Alors oui, des personnes racisées peuvent nourrir des sentiments de haine envers des blancs et agir par vengeance contre leurs (pas si) anciens oppresseurs, mais c’est loin d’être une idéologie systémique, on ne peut pas qualifier ça de racisme. Le racisme actuel est inscrit dans l’Histoire, il est la conséquence de siècles de brimades et d’oppression, de crimes, d’esclavage, de colonisation, de théories raciales abjectes et absurdes qui ont placé et qui placent toujours (chez certains) les Blancs au sommet de l’échelle humaine.

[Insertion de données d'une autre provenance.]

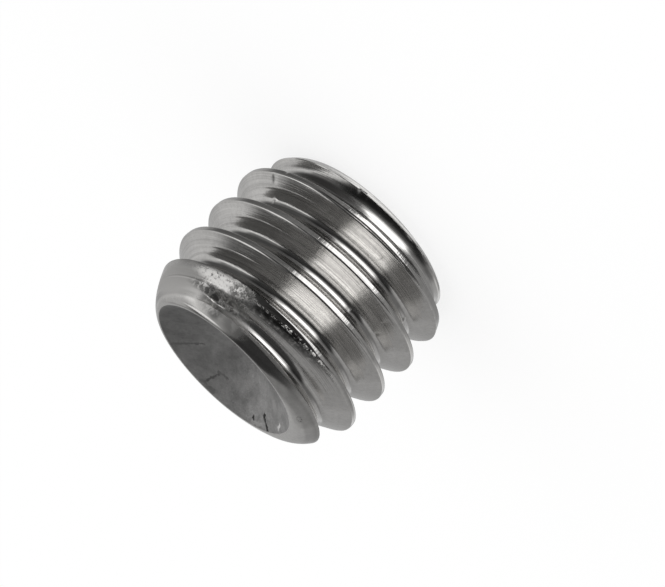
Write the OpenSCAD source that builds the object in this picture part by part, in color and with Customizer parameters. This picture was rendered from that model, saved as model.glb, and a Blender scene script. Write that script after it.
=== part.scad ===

L’expression « racisme anti-blancs » sert aussi le discours de partis extrémistes comme le Rassemblement national (nouveau nom du FN) sur le mode « nous avons raison de nous méfier des gens de couleur, d’ailleurs, ils sont racistes ». Tout moyen pouvant renforcer un propos est utilisé, sans se rendre compte du ridicule de la situation (petite pensée à Zemmour qui dénonçait la « culture du rap francophobe qui appelle au meurtre des Français et qui se répand dans les banlieues », logique.).
Je vois se soulever de plus en plus de voix dénonçant les injustices, j’ai foi en 2019 pour être plus efficace que 2018 dans l’avancée vers une véritable égalité et une véritable tolérance.